Whether you are a construction worker, an athlete or simply a Pennsylvania driver who becomes the victim of a traffic accident, a traumatic brain injury can radically change your life. These injuries happen when you receive a blow to your head that causes it to violently jerk forward and backward. As your head moves abruptly, so does your brain, rattling around inside your skull and injuring its cells and tissues. 

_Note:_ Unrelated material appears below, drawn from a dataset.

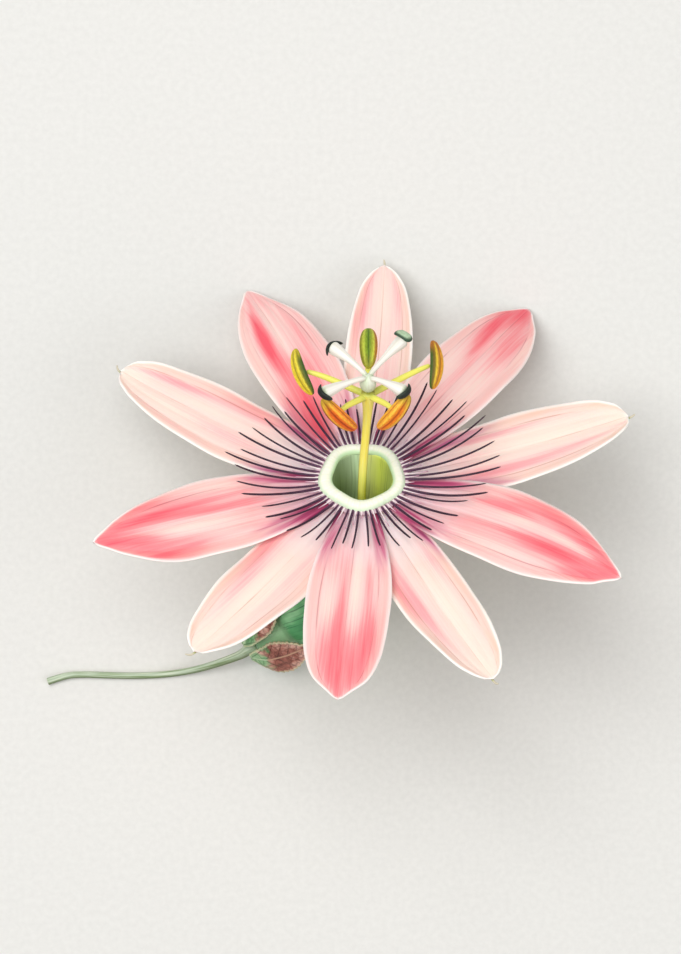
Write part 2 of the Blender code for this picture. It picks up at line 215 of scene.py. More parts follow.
sepals = {
    "steps": (96, 36),
    "thickness": 0.55,
    "base": (5.8, 6.1, -1.7),
    "arch": 0.6,
    "margin": 1.15,
    "outline": (0.50, 0.70, 0.87, 0.96, 1.00, 1.00, 0.95, 0.84, 0.66, 0.33),
    "tipRound": 0.05,
    "hood": 0.25,
    "groove": 0.22,
    "ripple": 0.16,
    "wave": (0.25, 17.0),  # height of the waved edge, and how quickly it waves
    # the flush is a plum wash near the throat, partly the flower's own colour and partly painted
    # shade along the blade edges where blades overlap
    "flushAndShade": (0.80, 0.05, 0.45),  # strength, share left in the middle, where it starts across
    "each": {
        "sepal_1": {
            "set": (85.2, 52.3, -0.7, 12.6, -0.6), "awn": 0.3, "margin": 0.5, "hood": 0.0,
            "outline": (0.50, 0.70, 0.87, 0.96, 1.00, 1.00, 0.95, 0.84, 0.65, 0.24),
            "rose": ((74, 72, 24, 24, 58), (80, -58, 20, 16, 36), (28, -30, 18, 45, 36)),
            "cream": ((78, 0, 18, 28, 60), (55, -70, 30, 20, 40)),
        },
        "sepal_2": {
            "set": (17.6, 52.4, -1.0, 15.4, -1.2), "awn": 0.3,
            "flushAndShade": (1.15, 0.08, 0.38), "flushAndShadeReach": 36.0,
            "rose": (
                (60, -45, 34, 15, 50), (40, 58, 26, 10, 45), (34, -52, 16, 18, 45),
                (24, 0, 14, 80, 25),
            ),
            "cream": ((65, 15, 35, 45, 100), (95, 0, 15, 100, 100)),
        },
        "sepal_3": {
            "set": (-63.2, 53.2, 1.5, 13.7, -0.4), "awn": 0.5,
            "flushAndShade": (0.95, 0.05, 0.45), "flushAndShadeReach": 31.0,
            "rose": ((34, -80, 24, 30, 90), (54, -52, 22, 14, 50), (30, 55, 14, 20, 25)),
            "cream": ((60, 20, 34, 35, 100), (95, 0, 15, 100, 100)),
        },
        "sepal_4": {
            "set": (-127.1, 51.2, 1.0, 14.6, 0.4), "awn": -1.2, "flushAndShade": (0.95, 0.22, 0.40),
            "rose": ((36, -82, 22, 28, 95), (54, -50, 18, 12, 36), (42, 42, 20, 18, 22)),
            "cream": ((60, 5, 34, 40, 100), (95, 0, 15, 100, 100)),
        },
        "sepal_5": {
            "set": (148.8, 53.0, -2.0, 14.7, 1.5), "awn": -1.0, "flushAndShade": (1.0, 0.18, 0.42),
            "rose": (
                (76, -54, 20, 14, 48), (38, -88, 20, 30, 100), (44, 30, 20, 18, 30),
                (60, 76, 30, 10, 25),
            ),
            "cream": ((74, 35, 26, 35, 90), (96, 0, 10, 100, 90), (58, -22, 24, 16, 70)),
        },
    },
}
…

Your brain is Grand Central Station for all the messages that go back and forth to the rest of your body, allowing you to think, perceive the world around you, and move through and around in it. Consequently, depending on the severity of your TBI, the results could be any of the following: 

  • Partial or total loss of vision 
  • Partial or total loss of hearing 
  • Partial or total paralysis 
  • Partial or total loss of speech 
  • Partial or total loss of memory 
  • Highly negative personality changes 

In other words, a TBI could render you partially or completely disabled and unable to work at exactly the same time as when your medical bills spiral out of control. 

Financial costs 

Your medical costs can easily exceed $1 million during the first six months following a severe TBI. But this represents only the beginning of what could become lifetime costs. If you receive a severe TBI while still young, say, in your twenties, you can expect ongoing medical costs of $500,000 annually. This, in turn, amounts to somewhere between $15-$20 million over your remaining lifetime. Few if any insurance policies cover such catastrophic medical, rehabilitation and in-home care costs. 

Family costs 

Should your TBI make it impossible for you to get or maintain employment, you will not even have sufficient income on which to live. In addition, you could require daily in-home care. In such a situation, one of your family members likely will have to quit his or her job so (s)he can provide you with the care you need. Therefore (s)he, too, will have no income with which to help alleviate your dire financial circumstances. Nor will this person likely be able to afford health care coverage for him or herself. 

Unfortunately, virtually no health care discussions consider these family costs when addressing what insurance benefits TBI victims need and deserve. Statistics, however, estimate the annual nationwide family costs of a TBI at $375 billion.